PLAY HOUSE

Article publié dans la Lettre n° 382
du 4 mai 2015


PLAY HOUSE. Texte de Martin Crimp. Mise en scène Rémy Barché avec Myrtille Bordier, Tom Politano, et la voix de Paulette Wright.
Comment dire l’ambiguïté du couple, au-delà de ses apparences ? Ils sont beaux, jeunes, pleins de fougue, d’émerveillement et d’amour mutuels. Semble-t-il… Mais il y a l’ordinaire quotidien, les désirs disparates que vient alimenter l’autre, cette voisine invisible sur laquelle on fantasmerait peut-être. De déclarations d’amour presque ridicules à force de naïveté convenue en affrontements violents, sous-tendus par les ombres d’un trouble passé, par une folie entrevue, le vernis du confort se craquelle. Les meubles ne résistent pas aux coups de pied rageurs, les yaourts moisissent dans l’impeccable réfrigérateur, les végétaux rejoignent la poubelle. Et surtout, l’incommunicabilité menace, dans les dialogues à sens unique, le refus des réponses, les pleurs solitaires. Tout est factice, les perruques s’envolent, le chaos bien réel s’installe, avec lui la crasse qu’on n’évacue plus. Treize moments de banalité apparente, mais d’absurdité foncière, qui renvoient à une inexorable solitude, même si elle est partagée dans les gestes, les danses et les éclats de rire du jeune couple.
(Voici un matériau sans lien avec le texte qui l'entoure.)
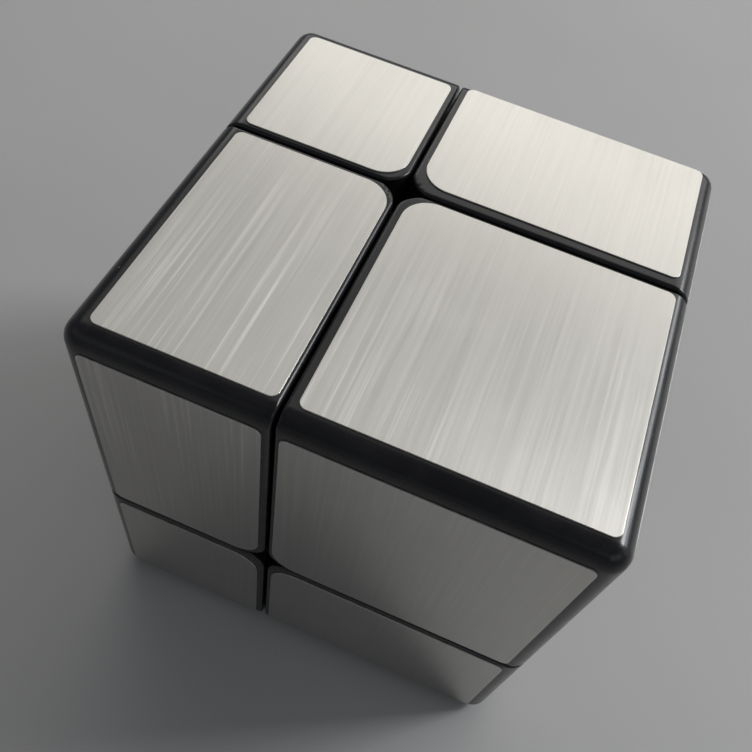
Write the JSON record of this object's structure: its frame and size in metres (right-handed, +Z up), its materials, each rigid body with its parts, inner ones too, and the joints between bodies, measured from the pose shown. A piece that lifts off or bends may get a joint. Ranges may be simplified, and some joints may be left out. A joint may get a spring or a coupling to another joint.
{
  "type": "twisty puzzle cube",
  "caption": "Mirror-block twisty puzzle cube with off-centre cuts, black plastic blocks with brushed silver foil faces, and a sprung ball-core turning mechanism inside.",
  "frame": {"origin": "middle of the underside, on the surface the cube rests on", "axes": "+X to the right, +Y to the back, +Z up, with the narrow column on the left, the deep row at the front and the tall layer on top"},
  "size_m": [0.05, 0.05, 0.05],
  "materials": {
    "brushed_foil": "brushed silver foil, grain one way on each face",
    "gloss_black": "glossy moulded black plastic with light handling wear",
    "base_black": "semi-gloss moulded black plastic",
    "core_black": "satin moulded black plastic",
    "mechanism_grey": "satin moulded dark plastic",
    "black_oxide_steel": "black oxide steel",
    "washer_steel": "plain steel",
    "spring_steel": "drawn spring wire"
  },
  "bodies": {
    "core_and_lower_layer": {"core_ball": "core_black", "tension_screws": "black_oxide_steel", "spring_washers": "washer_steel", "tension_springs": "spring_steel", "fixed_centres": "mechanism_grey", "edge_back_right": "mechanism_grey", "edge_back_left": "mechanism_grey", "edge_front_left": "mechanism_grey", "edge_front_right": "mechanism_grey", "edge_lower_right": "mechanism_grey", "edge_lower_back": "mechanism_grey", "edge_lower_left": "mechanism_grey", "edge_lower_front": "mechanism_grey", "lower_front_left_cap": "gloss_black", "lower_front_right_cap": "gloss_black", "lower_back_left_cap": "gloss_black", "lower_back_right_cap": "gloss_black", "lower_front_left_base": "base_black", "lower_front_right_base": "base_black", "lower_back_left_base": "base_black", "lower_back_right_base": "base_black", "lower_front_left_bottom_foil": "brushed_foil", "lower_front_left_front_foil": "brushed_foil", "lower_front_left_left_foil": "brushed_foil", "lower_front_right_bottom_foil": "brushed_foil", "lower_front_right_front_foil": "brushed_foil", "lower_front_right_right_foil": "brushed_foil", "lower_back_left_bottom_foil": "brushed_foil", "lower_back_left_back_foil": "brushed_foil", "lower_back_left_left_foil": "brushed_foil", "lower_back_right_bottom_foil": "brushed_foil", "lower_back_right_back_foil": "brushed_foil", "lower_back_right_right_foil": "brushed_foil"},
    "upper_layer": {"centre_upper": "mechanism_grey", "edge_upper_right": "mechanism_grey", "edge_upper_back": "mechanism_grey", "edge_upper_left": "mechanism_grey", "edge_upper_front": "mechanism_grey", "upper_front_left_cap": "gloss_black", "upper_front_right_cap": "gloss_black", "upper_back_left_cap": "gloss_black", "upper_back_right_cap": "gloss_black", "upper_front_left_base": "base_black", "upper_front_right_base": "base_black", "upper_back_left_base": "base_black", "upper_back_right_base": "base_black", "upper_front_left_top_foil": "brushed_foil", "upper_front_left_front_foil": "brushed_foil", "upper_front_left_left_foil": "brushed_foil", "upper_front_right_top_foil": "brushed_foil", "upper_front_right_front_foil": "brushed_foil", "upper_front_right_right_foil": "brushed_foil", "upper_back_left_top_foil": "brushed_foil", "upper_back_left_back_foil": "brushed_foil", "upper_back_left_left_foil": "brushed_foil", "upper_back_right_top_foil": "brushed_foil", "upper_back_right_back_foil": "brushed_foil", "upper_back_right_right_foil": "brushed_foil"},
    "right_centre": {"centre_right": "mechanism_grey"},
    "front_centre": {"centre_front": "mechanism_grey"}
  },
  "joints": [
    {"name": "upper_layer_turn", "type": "hinge", "parent": "core_and_lower_layer", "child": "upper_layer", "pos_m": [-0.005, 0.005, 0.02], "axis": [0, 0, 1], "continuous": true},
    {"name": "right_centre_spin", "type": "hinge", "parent": "core_and_lower_layer", "child": "right_centre", "pos_m": [-0.005, 0.005, 0.02], "axis": [1, 0, 0], "continuous": true},
    {"name": "front_centre_spin", "type": "hinge", "parent": "core_and_lower_layer", "child": "front_centre", "pos_m": [-0.005, 0.005, 0.02], "axis": [0, -1, 0], "continuous": true}
  ]
}
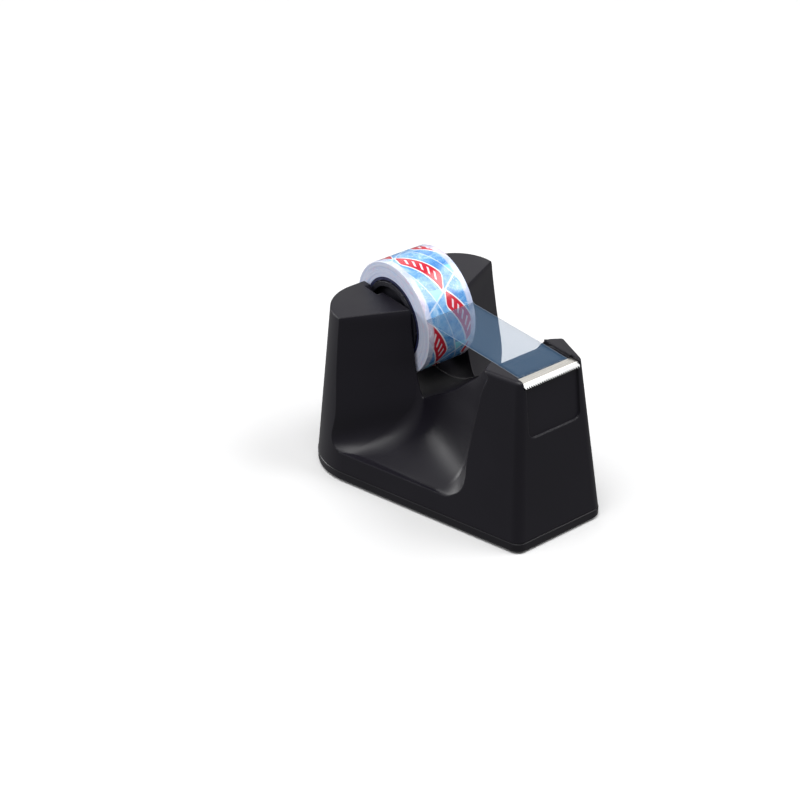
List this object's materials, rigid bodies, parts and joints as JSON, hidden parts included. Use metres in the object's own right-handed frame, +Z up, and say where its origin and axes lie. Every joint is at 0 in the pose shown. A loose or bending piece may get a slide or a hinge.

Au milieu des objets du quotidien, le jeu est rapide et plein d’humour, sans effet d’insistance, scandé par une voix off, atone, qui égrène les treize chiffres, comme le glas de l’innocence et de la joie. Et, au-delà du rire, on est interpellé et dérangé par cette efficacité, tant elle renvoie chacun à ses propres réminiscences. A.D. Théâtre de Belleville 11e.